Cinco semanas antes de que Alexis entrara al Navy Yard, el centro de operaciones de la Marina de Estados Unidos, y matara a 12 personas, el asesino llamó a la policía. Dijo que se había tenido que cambiar de hotel tres veces porque tres personas lo perseguían y lo mantenían despierto enviándole vibraciones mediante un horno de microondas. Oía voces a través de las paredes, el piso y el techo. A pesar de todo, la policía no hizo nada. No le quitó sus armas ni la Marina le retiró el permiso de entrada a zonas restringidas. Su “derecho” a usar armas, amparado por la segunda enmienda de la constitución, prevaleció sobre el peligro inminente que él representaba. Era una matanza anunciada.
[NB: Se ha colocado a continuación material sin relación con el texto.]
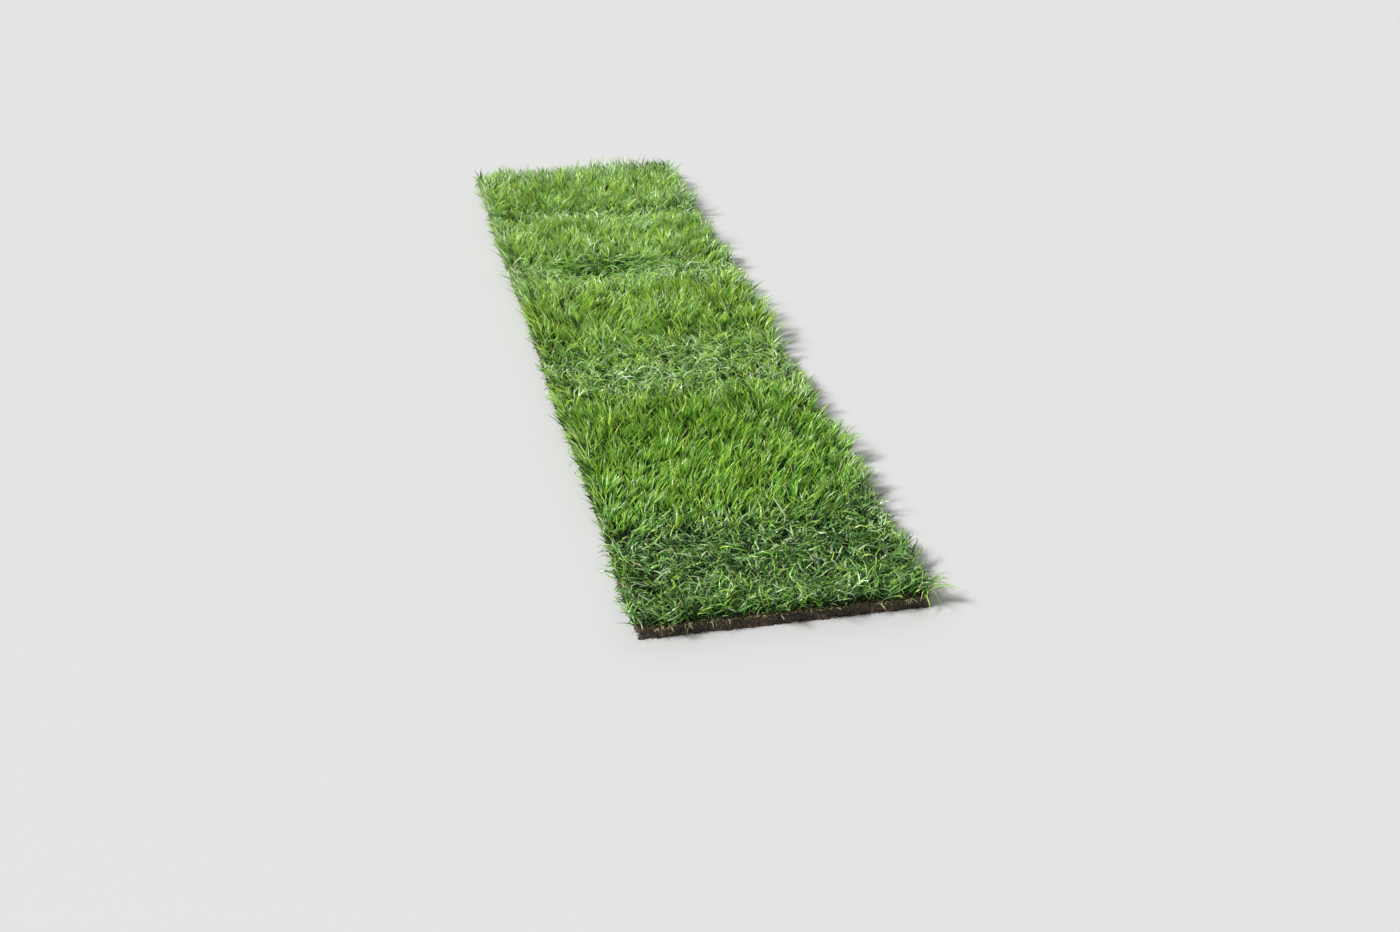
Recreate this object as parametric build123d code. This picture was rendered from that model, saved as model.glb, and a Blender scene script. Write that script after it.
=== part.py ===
from build123d import *
import math
import os
import random

# A strip of turf lying flat, as it is laid from its roll.
# It is a slab of soil bound by roots, sliced from the field, with the living grass growing out of it.
# Millimetres. X is across the strip, Y along it, Z up.
# The origin is the middle of the underside. The end at -Y was the outermost turn of the roll.

# The sliced slab, whose edges have crumbled away
strip_width = 457.0
strip_length = 2057.0
soil_thickness = 20.0
broken_top_edge = 3.0
broken_bottom_edge = 1.5

# The long edges drift a little, as the harvester that sliced them was steered.
# The drift is two waves: one that both edges share, and a shorter one that widens the strip and narrows it.
shared_drift = 2.1
width_drift = 0.9
shared_wavelength = 760.0
width_wavelength = 330.0
drift_points_per_wave = 6

# The grass, measured up from the top of the soil and out from its edges
standing_height = 54.0
pressed_height = 29.0
side_overhang = 17.0
end_overhang = 14.0

# The roll pressed the grass: its outermost turn, and the flattened grass wound up with each layer of soil
first_turn = 700.0
rolled_grass = 8.0

# The pressed bands: the first one's middle, their length as a share of a turn, how far the pressing fades out
# beyond that length, how level their middles are, and how much they slant across the strip
first_pressed_middle = 170.0
pressed_share = 0.42
pressed_fading = 1.5
pressed_levelness = 1.25
band_slant = 16.0

# The tufts: their spacing, the depth of the hollows between them, and how uneven they are
tuft_spacing = 34.0
hollow_depth = 0.34
tuft_unevenness = 0.16
tuft_lean = 6.0
uneven_seed = 7

# The fringe that leans out over the cut edges. Its steps go from its foot up to its shoulder:
# how much of the overhang, and how much of the grass's height, each one reaches
fringe_steps = [(0.0, 0.0), (1.0, 0.3), (0.6, 0.75)]
fringe_hollow = 0.35
fringe_unevenness = 0.2

half_width = strip_width / 2
half_length = strip_length / 2
turn_loss = 2 * math.pi * (soil_thickness + rolled_grass)


def pressed_bands():
    """(distance from the -Y end to the middle, length) of each band that the roll's own weight pressed flat."""
    bands = []
    middle, turn = first_pressed_middle, first_turn
    while middle < strip_length and turn > 0:
        bands.append((middle, pressed_share * turn))
        middle += turn
        turn -= turn_loss
    return bands


def pressed(x, y):
    """0 where the grass stands, 1 in the middle of a pressed band."""
    along = y + half_length + band_slant * math.sin(x / half_width)
    deepest = 0.0
    for middle, length in pressed_bands():
        reach = pressed_fading * length / 2
        away = min(1.0, abs(along - middle) / reach)
        deepest = max(deepest, math.cos(away * math.pi / 2) ** 2)
    return min(1.0, pressed_levelness * deepest)


def grass_height(x, y):
    """Height of the grass above the soil, before its tufts."""
    return standing_height - (standing_height - pressed_height) * pressed(x, y)


def drift(y, side):
    """How far a long edge strays outwards from its straight line at y."""
    shared = shared_drift * side * math.sin(2 * math.pi * y / shared_wavelength)
    return shared + width_drift * math.sin(2 * math.pi * y / width_wavelength)


def long_edge(side, inset):
    """The plan line of one long edge of the slab, from the -Y corner to the +Y corner."""
    steps = max(6, round(drift_points_per_wave * strip_length / width_wavelength))
    reach = half_length - inset
    places = [reach * (2 * i / steps - 1) for i in range(steps + 1)]
    return Spline([(side * (half_width - inset + drift(y, side)), y) for y in places])


def slab_outline(z, inset):
    """The slab's outline in plan at height z: drifting long edges and straight chopped ends."""
    with BuildSketch(Plane.XY.offset(z)) as outline:
        with BuildLine():
            left = long_edge(-1, inset)
            right = long_edge(1, inset)
            Line(left @ 0, right @ 0)
            Line(left @ 1, right @ 1)
        make_face()
    return outline.sketch


def soil_and_roots():
    """The sliced slab, with a flat underside and four broken edges."""
    levels = [
        (0.0, broken_bottom_edge),
        (broken_bottom_edge, 0.0),
        (soil_thickness - broken_top_edge, 0.0),
        (soil_thickness, broken_top_edge),
    ]
    return loft([slab_outline(z, inset) for z, inset in levels], ruled=True)


def skin_point(i, j, rows, columns, uneven):
    """A corner of the grass's skin: on its foot, on its fringe, or on a tuft or hollow further in."""
    ring = min(i, j, rows - i, columns - j, len(fringe_steps))
    across = 2 * (j - ring) / (columns - 2 * ring) - 1
    along = 2 * (i - ring) / (rows - 2 * ring) - 1
    hollow = (i + j + 1) % 2
    if ring == 0:
        side_reach = end_reach = -broken_top_edge
        rise = 0.0
    elif ring < len(fringe_steps):
        reach, rise = fringe_steps[ring]
        reach *= 1 - fringe_hollow * hollow + fringe_unevenness * uneven.uniform(-1, 1)
        side_reach, end_reach = reach * side_overhang, reach * end_overhang
    else:
        side_reach = end_reach = 0.0
        rise = (1 - hollow_depth * hollow) * (1 + tuft_unevenness * uneven.uniform(-1, 1))
    y = along * (half_length + end_reach)
    side = math.copysign(1, across)
    x = across * (half_width + side_reach + drift(y, side))
    height = rise * grass_height(x, y)
    if ring == len(fringe_steps):
        x += tuft_lean * uneven.uniform(-1, 1)
        y += tuft_lean * uneven.uniform(-1, 1)
    return Vector(x, y, soil_thickness + height)


def skin_facets(corner, rows, columns):
    """Two flat facets for each square of corners. They meet along a line of hollows, so each tuft is a peak."""
    facets = []
    for i in range(rows):
        for j in range(columns):
            a, b = corner[i, j], corner[i, j + 1]
            c, d = corner[i + 1, j + 1], corner[i + 1, j]
            halves = [(a, b, d), (b, c, d)] if (i + j) % 2 else [(a, b, c), (a, c, d)]
            facets += [Face(Wire.make_polygon(half)) for half in halves]
    return facets


def grass():
    """The grass as one soft body: standing and pressed bands, tufts, and a fringe that leans out over the cut edges."""
    uneven = random.Random(uneven_seed)
    rows = 2 * round(strip_length / tuft_spacing / 2) + 2 * len(fringe_steps)
    columns = 2 * round(strip_width / tuft_spacing) + 2 * len(fringe_steps)
    corner = {
        (i, j): skin_point(i, j, rows, columns, uneven)
        for i in range(rows + 1)
        for j in range(columns + 1)
    }
    foot = [corner[0, j] for j in range(columns)]
    foot += [corner[i, columns] for i in range(rows)]
    foot += [corner[rows, j] for j in range(columns, 0, -1)]
    foot += [corner[i, 0] for i in range(rows, 0, -1)]
    underside = Face(Wire.make_polygon(foot))
    return Solid(Shell(skin_facets(corner, rows, columns) + [underside]))


os.makedirs("parts", exist_ok=True)
export_step(soil_and_roots(), "parts/soil_and_roots.step")
export_step(grass(), "parts/grass.step")
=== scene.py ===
import math
from types import SimpleNamespace
import bmesh
import bpy
import numpy as np
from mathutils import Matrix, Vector, noise
from mathutils.bvhtree import BVHTree


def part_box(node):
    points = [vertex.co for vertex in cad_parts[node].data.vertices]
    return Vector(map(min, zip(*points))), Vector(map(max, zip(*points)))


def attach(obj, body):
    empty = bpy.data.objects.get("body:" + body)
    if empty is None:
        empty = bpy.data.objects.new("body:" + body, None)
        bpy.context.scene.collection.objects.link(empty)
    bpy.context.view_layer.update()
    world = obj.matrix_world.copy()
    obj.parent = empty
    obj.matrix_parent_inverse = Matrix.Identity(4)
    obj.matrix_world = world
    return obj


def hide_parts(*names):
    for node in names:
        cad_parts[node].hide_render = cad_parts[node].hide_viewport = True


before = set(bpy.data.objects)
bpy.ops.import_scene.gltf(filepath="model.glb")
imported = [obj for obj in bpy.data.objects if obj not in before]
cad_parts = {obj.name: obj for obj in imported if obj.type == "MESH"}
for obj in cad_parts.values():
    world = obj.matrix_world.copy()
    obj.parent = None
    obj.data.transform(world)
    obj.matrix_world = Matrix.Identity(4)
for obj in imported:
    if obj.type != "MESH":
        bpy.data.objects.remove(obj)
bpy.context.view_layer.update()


# The view: standing beside the strip's cut end and looking down along it.
# The camera's height follows from the strip's width, and its lens from where the strip's edges vanish.
camera_place = Vector((-0.691, -3.602, 1.627))
camera_lens = 52.56
camera_sensor = 36.0
look_down = math.radians(27.03)
look_right = math.radians(12.17)

camera_data = bpy.data.cameras.new("camera")
camera_data.lens = camera_lens
camera_data.sensor_width = camera_sensor
camera = bpy.data.objects.new("camera", camera_data)
camera.location = camera_place
camera.rotation_euler = (math.pi / 2 - look_down, 0.0, -look_right)
bpy.context.scene.collection.objects.link(camera)
bpy.context.scene.camera = camera


# The light: a soft even sky, a little brighter beyond the far end, and one broad soft light high up on the
# left. Together they light a level white surface to a little over 1, so that colours show about as written.
sky_overhead = 0.26
sky_level = 0.15
sky_beyond = 0.45
key_from = Vector((-1.0, -0.28, 1.05))
key_width = math.radians(13.0)
key_strength = 3.5
backdrop_white = 0.76

world = bpy.data.worlds.new("sky")
world.use_nodes = True
sky = world.node_tree
sky_light = sky.nodes["Background"]
aim = sky.nodes.new("ShaderNodeTexCoord")
aim_parts = sky.nodes.new("ShaderNodeSeparateXYZ")
upward = sky.nodes.new("ShaderNodeMapRange")
upward.inputs["To Min"].default_value = sky_level
upward.inputs["To Max"].default_value = sky_overhead
beyond = sky.nodes.new("ShaderNodeMapRange")
beyond.inputs["To Max"].default_value = sky_beyond
brightness = sky.nodes.new("ShaderNodeMath")
seen = sky.nodes.new("ShaderNodeBackground")
seen.inputs["Color"].default_value = (backdrop_white, backdrop_white, backdrop_white, 1.0)
path = sky.nodes.new("ShaderNodeLightPath")
shows = sky.nodes.new("ShaderNodeMixShader")
for source, target in (
    (aim.outputs["Generated"], aim_parts.inputs[0]),
    (aim_parts.outputs["Z"], upward.inputs["Value"]),
    (aim_parts.outputs["Y"], beyond.inputs["Value"]),
    (upward.outputs["Result"], brightness.inputs[0]),
    (beyond.outputs["Result"], brightness.inputs[1]),
    (brightness.outputs[0], sky_light.inputs["Strength"]),
    (path.outputs["Is Camera Ray"], shows.inputs["Fac"]),
    (sky_light.outputs["Background"], shows.inputs[1]),
    (seen.outputs["Background"], shows.inputs[2]),
    (shows.outputs["Shader"], sky.nodes["World Output"].inputs["Surface"]),
):
    sky.links.new(source, target)
sky_light.inputs["Color"].default_value = (1.0, 1.0, 1.0, 1.0)
bpy.context.scene.world = world
bpy.context.scene.view_settings.view_transform = "Standard"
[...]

La primera masacre que me tocó cubrir en Estados Unidos fue en la Universidad de Virginia Tech en el 2007. Un estudiante, Seung-Hui Cho, asesinó a 32 personas e hirió a otras 17. A pesar de haber sido diagnosticado con desorden de ansiedad, Cho pudo comprar dos pistolas semiautomáticas presentando su licencia de conducir y su tarjeta de residencia. Caminé por los mismos pasillos y salones que Cho sin entender cómo alguien así pudo planear su ataque sin que ninguna ley se lo impidiera. En ese momento creí, equivocadamente, que esa matanza era una excepción, un hecho aislado. No fue así – aquí lo normal son las masacres.

El año pasado 12 murieron por un tiroteo dentro de un cine en Colorado. Y a finales del 2012 Adam Lanza mató a 27 personas, en su mayoría niños, en la escuela Sandy Hook de Newton, Connecticut.

Después de cada cobertura especial, siempre pensé que Estados Unidos corregiría, cambiaría sus leyes y pondría múltiples restricciones a la compra y uso de armas de fuego. Me volví a equivocar.

Es un hecho absolutamente incomprensible para mí que la mayoría de los políticos de Estados Unidos haya preferido proteger el derecho histórico a portar armas en lugar de cuidar la vida de sus niños y civiles. Y no es que se trate de eliminar por completo la segunda enmienda de la constitución sino de imponer límites razonables para evitar más masacres.

¿Qué tiene de malo revisar los antecedentes penales e historial psiquiátrico de todos los que compren armas, no permitir el uso de rifles de guerra, ni armamento semiautomático? Para cazar y cuidar tu casa no se necesita ese tipo de armas.

Está claro que países como Japón, que prohíbe que sus civiles usen armas de fuego, son mucho más seguros que Estados Unidos, que le permite usarlas a cualquiera. Pero aquí nadie está escuchando. El Congreso y la Casa Blanca ya están actuando como si nada hubiera ocurrido en el centro de la marina en Washington.

Cómo le ocurre a mucha gente cuando es sorprendida por un tiroteo, los líderes de esta nación han quedado paralizados. Una y otra vez. Es el comportamiento normal en este país después de cada masacre. No ven, no oyen, no hacen nada.

Estoy harto de quejarme y de saber que todo seguirá igual. Hasta la siguiente matanza.